The Union Bank of Israel, Ltd. (בנק אגוד לישראל); ), more widely known by its Hebrew name, Bank Igud, was the seventh largest Israeli bank, with thirty branches spread around the country.

In September 2020, Bank Mizrahi-Tefahot acquired all the shares of Bank Igud, therefore legally as of October 1, 2020, Igud Bank ceased to exist as a publicly traded company and became a subsidiary of Bank Mizrahi-Tefahot. Mizrahi appointed 4 directors to the bank's board, and also appointed Moshe Levi as chairman of the board in place of Zeev Aviel. By November 15, 2022, all Igud Bank customers were transferred to Mizrahi-Tefahot. On 31 December, 2022, the merger process was completed entirely, and "Igud" ceased to exist as an entity.

== History ==
Bank Igud was founded in 1951 by the Economic Company for Israel from New York and the Palestine Association from London. This continued the banking operations of the Palestine Association, which had been active in the Land of Israel since 1922. In April 1954, Bank Leumi acquired most of the shares of the Palestine Association, resulting in Bank Igud becoming jointly owned by Bank Leumi and the Economic Company. In March 1958, a merger with Feuchtwanger Bank was proposed, but negotiations failed, and the merger did not proceed. In 1961, Bank Leumi purchased the remaining shares, gaining full ownership of Bank Igud.

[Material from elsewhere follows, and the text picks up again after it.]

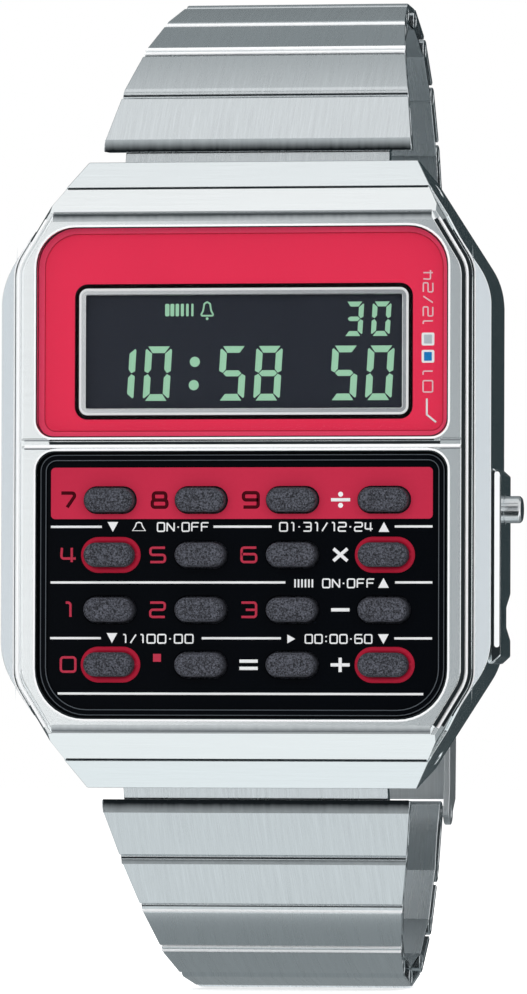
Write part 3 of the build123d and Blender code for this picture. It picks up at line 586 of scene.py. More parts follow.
@dataclass(frozen=True)
class MouldedPart:
    """Matt plastic, rubber or lacquer out of sight inside the case."""

    name: str
    tone: str
    deep: str
    roughness: float = 0.55
    grain_per_mm: float = 4.0
    rough_spread: float = 0.2
    relief_mm: float = 0.006

    def make(self) -> bpy.types.Material:
        """Builds the material.

        Returns:
            The matt finish.
        """
        bench = FinishBench(self.name)
        grain = bench.noise(even(self.grain_per_mm), detail=3.0)
        return bench.close(
            {
                "Base Color": bench.blend(grain, paint(self.deep), paint(self.tone)),
                "Roughness": self.roughness + (grain - 0.5) * self.rough_spread,
                "Normal": bench.bump(grain, self.relief_mm),
            }
        )


@dataclass(frozen=True)
class ClearGlass:
    """Flat crystal, nearly invisible from the front, with a thin gloss."""

    name: str
    tone: str
    body: float = 0.03
    body_spread: float = 0.02
    roughness: float = 0.05
    rough_spread: float = 0.03
    shine: float = 0.3
    smear_per_mm: float = 0.2

    def make(self) -> bpy.types.Material:
        """Builds the material.

        Returns:
            The clear crystal.
        """
        bench = FinishBench(self.name)
        smear = bench.noise(even(self.smear_per_mm))
        return bench.close(
            {
                "Base Color": paint(self.tone),
                "Roughness": self.roughness + smear * self.rough_spread,
                "Specular IOR Level": self.shine,
                "Alpha": self.body + smear * self.body_spread,
            }
        )


@dataclass(frozen=True)
class DisplayGlass:
    """Dark liquid crystal glass with a faint vertical polariser grain."""

    name: str
    tone: str
    deep: str
    roughness: float = 0.28
    rough_spread: float = 0.1
    shine: float = 0.1
    grain_per_mm: Triple = (3.0, 3.0, 0.2)
    relief_mm: float = 0.001

    def make(self) -> bpy.types.Material:
        """Builds the material.

        Returns:
            The display's dark glass.
        """
        bench = FinishBench(self.name)
        grain = bench.noise(self.grain_per_mm)
        return bench.close(
            {
                "Base Color": bench.blend(grain, paint(self.deep), paint(self.tone)),
                "Roughness": self.roughness + grain * self.rough_spread,
                "Specular IOR Level": self.shine,
                "Normal": bench.bump(grain, self.relief_mm),
            }
        )


Finish = (
    BrushedMetal
    | PolishedMetal
    | PrintAndPaintedLight
    | FoldShade
    | GlossPlate
    | SpeckledRubber
    | MouldedPart
    | ClearGlass
    | DisplayGlass
)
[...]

In 2014, Bank Igud held a market share of about 3% of the banking system in Israel, focusing on commercial activity for high-income earners.

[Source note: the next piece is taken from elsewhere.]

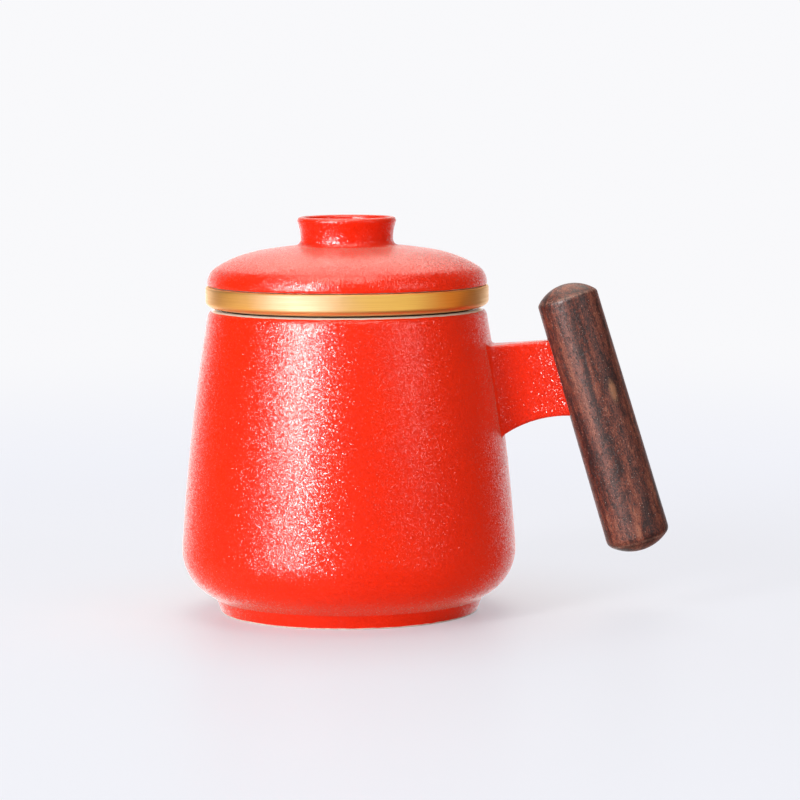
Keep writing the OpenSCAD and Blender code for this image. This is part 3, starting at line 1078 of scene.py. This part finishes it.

A unique sector the bank operated in was the diamond sector. When the Diamond Exchange was established, diamond trading also took place in the building where the bank's offices were located in Tel Aviv, thus establishing a connection between this sector and the bank. The bank's market share in the diamond sector stood at about 22%, significantly higher than its relative share in the general banking market. As part of the merger process with Mizrahi Bank, the bank's credit portfolio in the diamond sector was sold to the company "Peninsula".